++++ SOURCE EXCERPT ++++
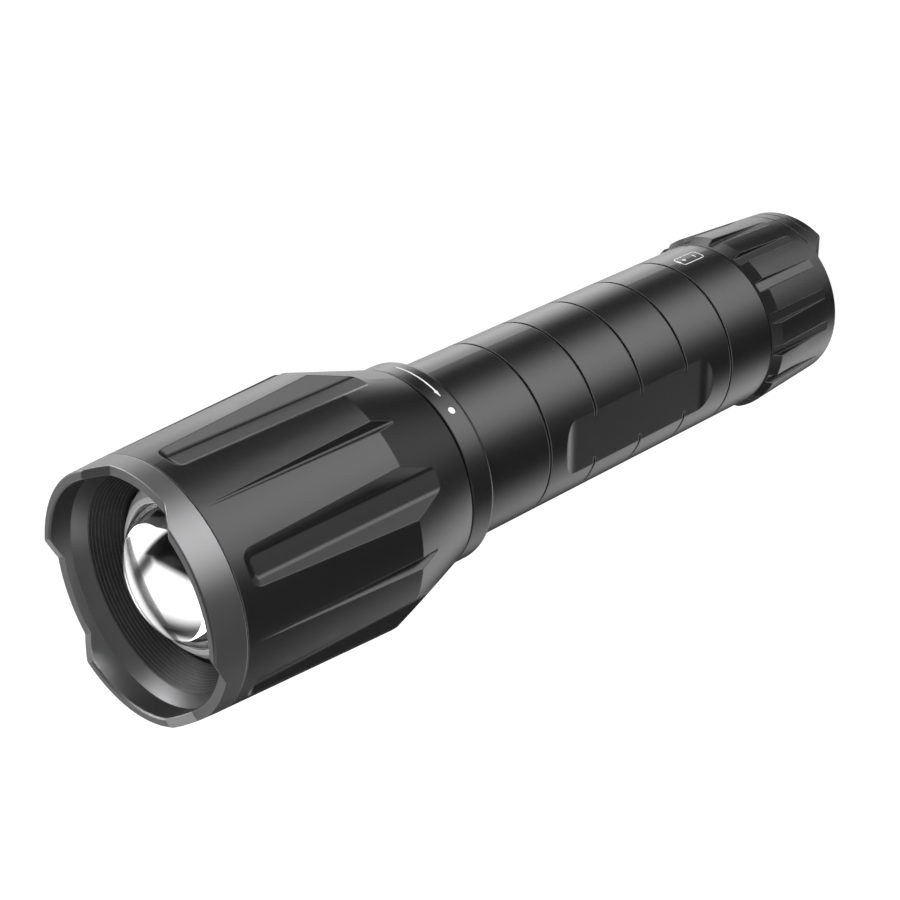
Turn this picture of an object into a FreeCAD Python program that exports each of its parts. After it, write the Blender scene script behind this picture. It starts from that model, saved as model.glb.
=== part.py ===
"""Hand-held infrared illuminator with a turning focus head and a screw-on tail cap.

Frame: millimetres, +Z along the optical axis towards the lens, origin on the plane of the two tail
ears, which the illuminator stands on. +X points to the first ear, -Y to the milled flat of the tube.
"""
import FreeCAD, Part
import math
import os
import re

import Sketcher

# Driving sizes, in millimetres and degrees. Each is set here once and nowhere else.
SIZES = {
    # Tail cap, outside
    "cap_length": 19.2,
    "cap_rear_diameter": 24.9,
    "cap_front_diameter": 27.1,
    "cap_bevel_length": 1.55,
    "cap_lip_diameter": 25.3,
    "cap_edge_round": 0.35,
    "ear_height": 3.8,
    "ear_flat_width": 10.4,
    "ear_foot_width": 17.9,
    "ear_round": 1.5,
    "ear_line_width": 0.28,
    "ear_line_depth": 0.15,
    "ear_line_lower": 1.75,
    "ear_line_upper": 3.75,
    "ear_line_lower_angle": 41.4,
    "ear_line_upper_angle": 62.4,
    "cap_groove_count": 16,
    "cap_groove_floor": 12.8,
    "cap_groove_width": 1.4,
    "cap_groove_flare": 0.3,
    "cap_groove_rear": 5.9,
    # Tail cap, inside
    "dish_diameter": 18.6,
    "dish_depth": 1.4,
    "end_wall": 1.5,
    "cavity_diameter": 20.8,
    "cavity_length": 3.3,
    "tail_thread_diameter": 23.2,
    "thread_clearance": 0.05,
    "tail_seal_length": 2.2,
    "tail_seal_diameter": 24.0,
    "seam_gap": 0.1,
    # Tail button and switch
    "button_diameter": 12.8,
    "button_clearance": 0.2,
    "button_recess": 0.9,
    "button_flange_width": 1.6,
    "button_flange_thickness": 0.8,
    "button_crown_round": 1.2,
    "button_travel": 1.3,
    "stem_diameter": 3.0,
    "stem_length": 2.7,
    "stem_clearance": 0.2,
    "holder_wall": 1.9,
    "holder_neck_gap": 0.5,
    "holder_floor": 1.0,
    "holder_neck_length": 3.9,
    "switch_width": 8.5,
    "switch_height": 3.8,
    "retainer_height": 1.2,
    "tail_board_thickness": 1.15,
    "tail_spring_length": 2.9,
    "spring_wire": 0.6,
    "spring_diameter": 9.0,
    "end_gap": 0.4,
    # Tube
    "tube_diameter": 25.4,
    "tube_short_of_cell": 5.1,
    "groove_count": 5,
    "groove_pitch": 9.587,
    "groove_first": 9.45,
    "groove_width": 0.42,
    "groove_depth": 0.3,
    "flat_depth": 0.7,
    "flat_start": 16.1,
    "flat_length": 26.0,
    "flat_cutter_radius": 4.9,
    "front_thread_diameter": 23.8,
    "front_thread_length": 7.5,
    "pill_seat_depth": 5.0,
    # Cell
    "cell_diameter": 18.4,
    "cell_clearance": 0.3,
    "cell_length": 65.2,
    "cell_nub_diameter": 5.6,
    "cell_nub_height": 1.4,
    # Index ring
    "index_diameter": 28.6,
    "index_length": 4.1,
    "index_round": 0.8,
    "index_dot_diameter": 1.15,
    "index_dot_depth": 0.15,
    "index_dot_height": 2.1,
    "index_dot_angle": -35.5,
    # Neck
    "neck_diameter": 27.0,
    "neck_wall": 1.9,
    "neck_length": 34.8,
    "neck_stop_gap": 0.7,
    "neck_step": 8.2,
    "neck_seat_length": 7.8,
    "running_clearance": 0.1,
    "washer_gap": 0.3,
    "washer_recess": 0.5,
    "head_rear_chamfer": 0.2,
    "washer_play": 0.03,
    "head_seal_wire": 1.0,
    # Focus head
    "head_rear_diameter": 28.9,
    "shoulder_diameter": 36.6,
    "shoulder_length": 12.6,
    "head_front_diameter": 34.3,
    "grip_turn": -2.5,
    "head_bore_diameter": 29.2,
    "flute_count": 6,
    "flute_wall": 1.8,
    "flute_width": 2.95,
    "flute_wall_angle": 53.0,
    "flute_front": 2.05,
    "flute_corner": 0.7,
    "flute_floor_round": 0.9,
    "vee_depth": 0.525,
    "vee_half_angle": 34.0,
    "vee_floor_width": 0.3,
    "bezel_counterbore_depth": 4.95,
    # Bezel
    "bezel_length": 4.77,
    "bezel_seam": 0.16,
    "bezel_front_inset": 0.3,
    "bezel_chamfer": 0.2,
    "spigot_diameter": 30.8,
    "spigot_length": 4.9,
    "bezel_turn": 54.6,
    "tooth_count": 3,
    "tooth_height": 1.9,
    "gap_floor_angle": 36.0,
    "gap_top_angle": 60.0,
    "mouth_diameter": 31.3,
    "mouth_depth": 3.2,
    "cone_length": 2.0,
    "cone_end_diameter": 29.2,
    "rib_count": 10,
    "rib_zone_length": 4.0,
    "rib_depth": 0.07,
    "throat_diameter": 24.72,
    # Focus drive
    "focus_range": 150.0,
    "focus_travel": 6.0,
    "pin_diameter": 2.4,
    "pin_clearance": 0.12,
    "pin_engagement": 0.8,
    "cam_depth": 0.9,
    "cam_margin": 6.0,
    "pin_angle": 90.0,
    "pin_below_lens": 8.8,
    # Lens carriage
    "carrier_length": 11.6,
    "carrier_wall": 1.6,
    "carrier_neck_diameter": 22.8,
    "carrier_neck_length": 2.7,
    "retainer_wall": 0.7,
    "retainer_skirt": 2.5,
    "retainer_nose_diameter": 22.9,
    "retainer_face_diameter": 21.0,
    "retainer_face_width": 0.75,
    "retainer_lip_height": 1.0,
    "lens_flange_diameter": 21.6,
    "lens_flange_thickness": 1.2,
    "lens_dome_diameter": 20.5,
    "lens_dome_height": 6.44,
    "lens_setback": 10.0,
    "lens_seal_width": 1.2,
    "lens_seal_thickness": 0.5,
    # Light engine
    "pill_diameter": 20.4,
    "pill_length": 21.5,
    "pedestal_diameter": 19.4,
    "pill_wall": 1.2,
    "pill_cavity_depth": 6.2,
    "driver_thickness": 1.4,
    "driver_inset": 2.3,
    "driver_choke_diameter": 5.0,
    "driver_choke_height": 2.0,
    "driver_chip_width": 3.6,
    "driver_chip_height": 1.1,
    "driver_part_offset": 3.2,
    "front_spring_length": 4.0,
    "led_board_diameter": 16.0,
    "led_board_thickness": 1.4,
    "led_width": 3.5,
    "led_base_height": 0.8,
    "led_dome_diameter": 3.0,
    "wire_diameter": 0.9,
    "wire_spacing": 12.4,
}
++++
WRITTEN TASK: Quote the entire listing above exactly.

TASK RESPONSE:
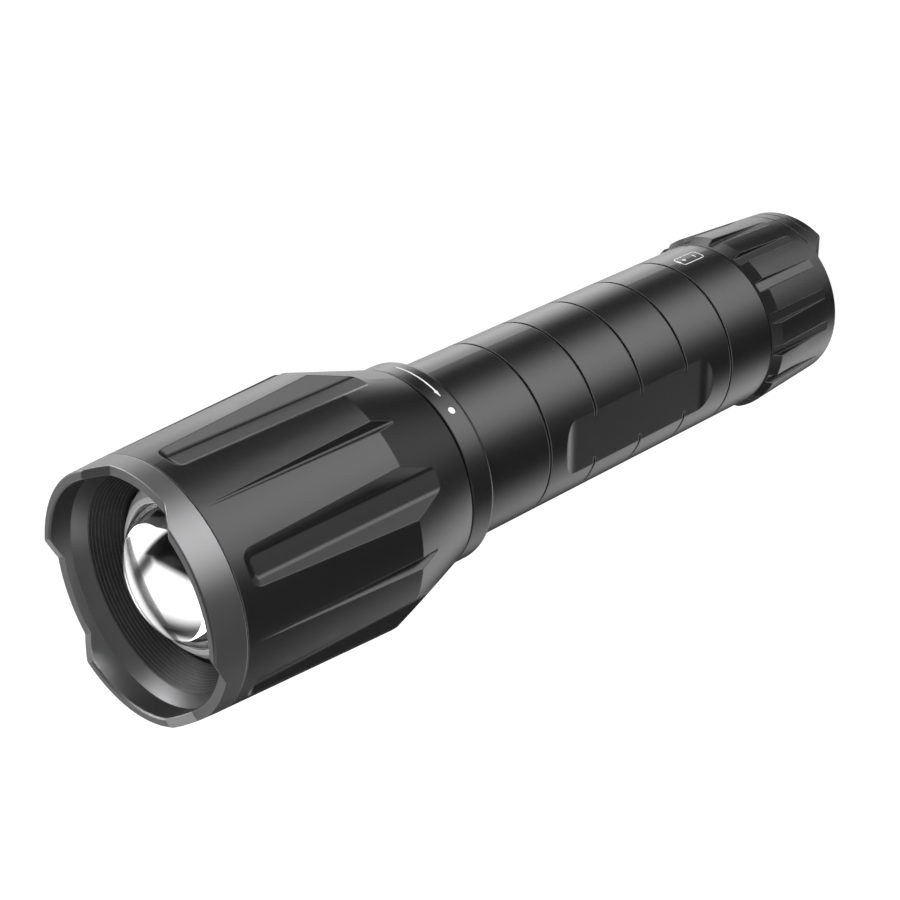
Turn this picture of an object into a FreeCAD Python program that exports each of its parts. After it, write the Blender scene script behind this picture. It starts from that model, saved as model.glb.
=== part.py ===
"""Hand-held infrared illuminator with a turning focus head and a screw-on tail cap.

Frame: millimetres, +Z along the optical axis towards the lens, origin on the plane of the two tail
ears, which the illuminator stands on. +X points to the first ear, -Y to the milled flat of the tube.
"""
import FreeCAD, Part
import math
import os
import re

import Sketcher

# Driving sizes, in millimetres and degrees. Each is set here once and nowhere else.
SIZES = {
    # Tail cap, outside
    "cap_length": 19.2,
    "cap_rear_diameter": 24.9,
    "cap_front_diameter": 27.1,
    "cap_bevel_length": 1.55,
    "cap_lip_diameter": 25.3,
    "cap_edge_round": 0.35,
    "ear_height": 3.8,
    "ear_flat_width": 10.4,
    "ear_foot_width": 17.9,
    "ear_round": 1.5,
    "ear_line_width": 0.28,
    "ear_line_depth": 0.15,
    "ear_line_lower": 1.75,
    "ear_line_upper": 3.75,
    "ear_line_lower_angle": 41.4,
    "ear_line_upper_angle": 62.4,
    "cap_groove_count": 16,
    "cap_groove_floor": 12.8,
    "cap_groove_width": 1.4,
    "cap_groove_flare": 0.3,
    "cap_groove_rear": 5.9,
    # Tail cap, inside
    "dish_diameter": 18.6,
    "dish_depth": 1.4,
    "end_wall": 1.5,
    "cavity_diameter": 20.8,
    "cavity_length": 3.3,
    "tail_thread_diameter": 23.2,
    "thread_clearance": 0.05,
    "tail_seal_length": 2.2,
    "tail_seal_diameter": 24.0,
    "seam_gap": 0.1,
    # Tail button and switch
    "button_diameter": 12.8,
    "button_clearance": 0.2,
    "button_recess": 0.9,
    "button_flange_width": 1.6,
    "button_flange_thickness": 0.8,
    "button_crown_round": 1.2,
    "button_travel": 1.3,
    "stem_diameter": 3.0,
    "stem_length": 2.7,
    "stem_clearance": 0.2,
    "holder_wall": 1.9,
    "holder_neck_gap": 0.5,
    "holder_floor": 1.0,
    "holder_neck_length": 3.9,
    "switch_width": 8.5,
    "switch_height": 3.8,
    "retainer_height": 1.2,
    "tail_board_thickness": 1.15,
    "tail_spring_length": 2.9,
    "spring_wire": 0.6,
    "spring_diameter": 9.0,
    "end_gap": 0.4,
    # Tube
    "tube_diameter": 25.4,
    "tube_short_of_cell": 5.1,
    "groove_count": 5,
    "groove_pitch": 9.587,
    "groove_first": 9.45,
    "groove_width": 0.42,
    "groove_depth": 0.3,
    "flat_depth": 0.7,
    "flat_start": 16.1,
    "flat_length": 26.0,
    "flat_cutter_radius": 4.9,
    "front_thread_diameter": 23.8,
    "front_thread_length": 7.5,
    "pill_seat_depth": 5.0,
    # Cell
    "cell_diameter": 18.4,
    "cell_clearance": 0.3,
    "cell_length": 65.2,
    "cell_nub_diameter": 5.6,
    "cell_nub_height": 1.4,
    # Index ring
    "index_diameter": 28.6,
    "index_length": 4.1,
    "index_round": 0.8,
    "index_dot_diameter": 1.15,
    "index_dot_depth": 0.15,
    "index_dot_height": 2.1,
    "index_dot_angle": -35.5,
    # Neck
    "neck_diameter": 27.0,
    "neck_wall": 1.9,
    "neck_length": 34.8,
    "neck_stop_gap": 0.7,
    "neck_step": 8.2,
    "neck_seat_length": 7.8,
    "running_clearance": 0.1,
    "washer_gap": 0.3,
    "washer_recess": 0.5,
    "head_rear_chamfer": 0.2,
    "washer_play": 0.03,
    "head_seal_wire": 1.0,
    # Focus head
    "head_rear_diameter": 28.9,
    "shoulder_diameter": 36.6,
    "shoulder_length": 12.6,
    "head_front_diameter": 34.3,
    "grip_turn": -2.5,
    "head_bore_diameter": 29.2,
    "flute_count": 6,
    "flute_wall": 1.8,
    "flute_width": 2.95,
    "flute_wall_angle": 53.0,
    "flute_front": 2.05,
    "flute_corner": 0.7,
    "flute_floor_round": 0.9,
    "vee_depth": 0.525,
    "vee_half_angle": 34.0,
    "vee_floor_width": 0.3,
    "bezel_counterbore_depth": 4.95,
    # Bezel
    "bezel_length": 4.77,
    "bezel_seam": 0.16,
    "bezel_front_inset": 0.3,
    "bezel_chamfer": 0.2,
    "spigot_diameter": 30.8,
    "spigot_length": 4.9,
    "bezel_turn": 54.6,
    "tooth_count": 3,
    "tooth_height": 1.9,
    "gap_floor_angle": 36.0,
    "gap_top_angle": 60.0,
    "mouth_diameter": 31.3,
    "mouth_depth": 3.2,
    "cone_length": 2.0,
    "cone_end_diameter": 29.2,
    "rib_count": 10,
    "rib_zone_length": 4.0,
    "rib_depth": 0.07,
    "throat_diameter": 24.72,
    # Focus drive
    "focus_range": 150.0,
    "focus_travel": 6.0,
    "pin_diameter": 2.4,
    "pin_clearance": 0.12,
    "pin_engagement": 0.8,
    "cam_depth": 0.9,
    "cam_margin": 6.0,
    "pin_angle": 90.0,
    "pin_below_lens": 8.8,
    # Lens carriage
    "carrier_length": 11.6,
    "carrier_wall": 1.6,
    "carrier_neck_diameter": 22.8,
    "carrier_neck_length": 2.7,
    "retainer_wall": 0.7,
    "retainer_skirt": 2.5,
    "retainer_nose_diameter": 22.9,
    "retainer_face_diameter": 21.0,
    "retainer_face_width": 0.75,
    "retainer_lip_height": 1.0,
    "lens_flange_diameter": 21.6,
    "lens_flange_thickness": 1.2,
    "lens_dome_diameter": 20.5,
    "lens_dome_height": 6.44,
    "lens_setback": 10.0,
    "lens_seal_width": 1.2,
    "lens_seal_thickness": 0.5,
    # Light engine
    "pill_diameter": 20.4,
    "pill_length": 21.5,
    "pedestal_diameter": 19.4,
    "pill_wall": 1.2,
    "pill_cavity_depth": 6.2,
    "driver_thickness": 1.4,
    "driver_inset": 2.3,
    "driver_choke_diameter": 5.0,
    "driver_choke_height": 2.0,
    "driver_chip_width": 3.6,
    "driver_chip_height": 1.1,
    "driver_part_offset": 3.2,
    "front_spring_length": 4.0,
    "led_board_diameter": 16.0,
    "led_board_thickness": 1.4,
    "led_width": 3.5,
    "led_base_height": 0.8,
    "led_dome_diameter": 3.0,
    "wire_diameter": 0.9,
    "wire_spacing": 12.4,
}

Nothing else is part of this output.